Norman to build Illawarra launching pad for next generation

GIVING BACK: Golfing great Greg Norman hopes his new Huntley project can bring through the next generation. Picture: Sylvia Liber
GIVING BACK: Golfing great Greg Norman hopes his new Huntley project can bring through the next generation. Picture: Sylvia Liber

AUSTRALIAN golfing legend Greg Norman believes his latest course project in the Illawarra can become a development hub for the next generation of talent, not just in Australia but the whole Asia-Pacific region.

Norman visited the site of his planned 18-hole championship course at Huntley on Wednesday to turn the first sod on an accompanying billion-dollar resort project. 

The proposal includes a sporting academy that can mimic Norman’s world renowned Golf Academy at Myrtle Beach in South Carolina.

The Illawarra region has produced the likes of Jordan Zunic, Lincoln Tighe and rising amateur star Travis Smyth in recent years and Norman said he feels a responsibility to usher through the next generation.
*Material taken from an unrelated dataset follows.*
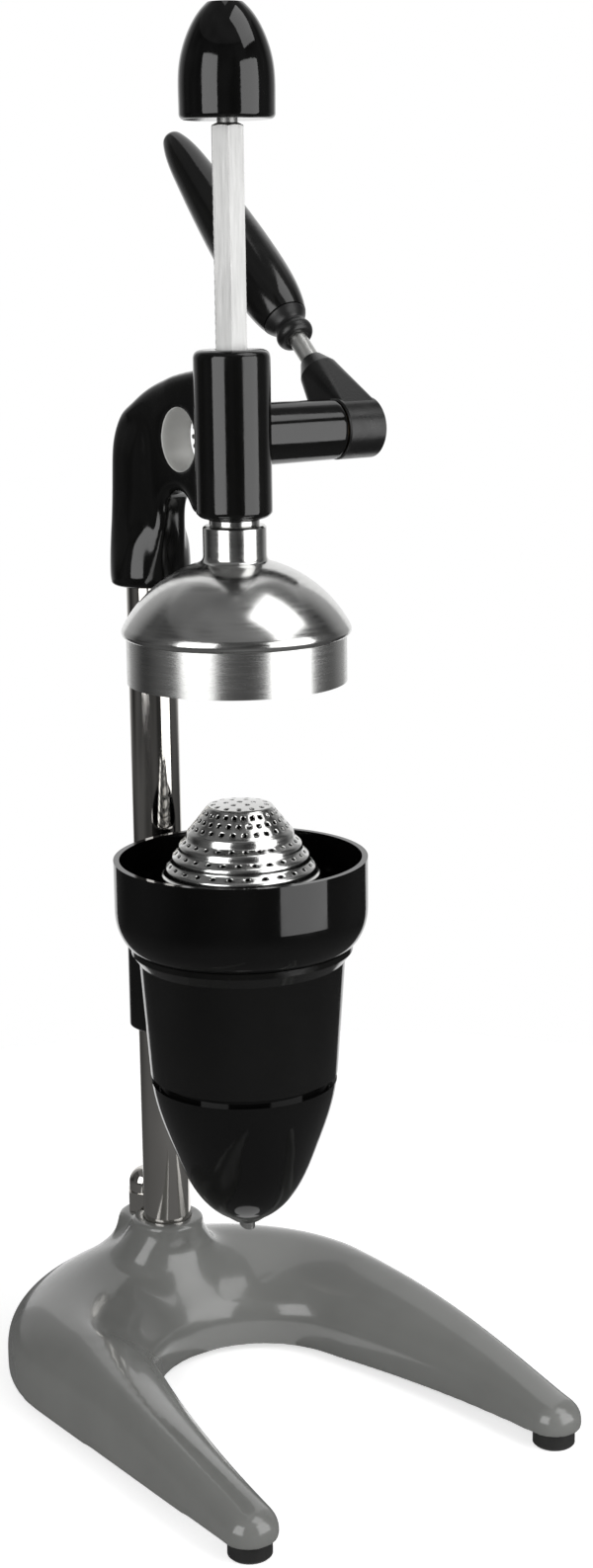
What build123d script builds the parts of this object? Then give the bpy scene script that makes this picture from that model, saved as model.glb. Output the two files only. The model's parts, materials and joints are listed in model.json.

“There is a proposal on board to have a golf academy and for me, one of the most fulfilling things in my life now is to give back,” Norman said.

“I’ve been around the game 43 years and I came up looking up to guys like David Graham, Bruce Crampton, Bruce Devlin, Peter Thomson.

LOOK TO THE FUTURE: Rising Illawarra golf star Travis Smyth. Picture: Georgia Matts

LOOK TO THE FUTURE: Rising Illawarra golf star Travis Smyth. Picture: Georgia Matts

“People looked up to me and now they’re looking up guys like Adam [Scott] and Jason [Day]. You like to encourage it and see our younger generation do better than what we did.

“You can get really good as an amateur, to become really good as a professional is a massive leap. To help them with that road map of success to me is important.”

The two-time British Open champion also believes the proposed academy could have a footprint beyond Australian shores.

“I have a very successful academy in Myrtle Beach in South Carolina and we draw a lot of South American kids coming up there,” he said.

“I like to think of the same thing here, not only with just the Australian kids but also drawing the kids out of Asia to come down and experience that opportunity.”

Wollongong last hosted the NSW PGA Championship in 2011 and Norman said the course design will consider the capability to host major events.

“Whenever we build a golf course we always build in that flexibility where you can host tournaments,” he said.

“Whether it’s a top amateur tournament or it’s a professional event, we’d be failing in our job if we didn’t have that capability.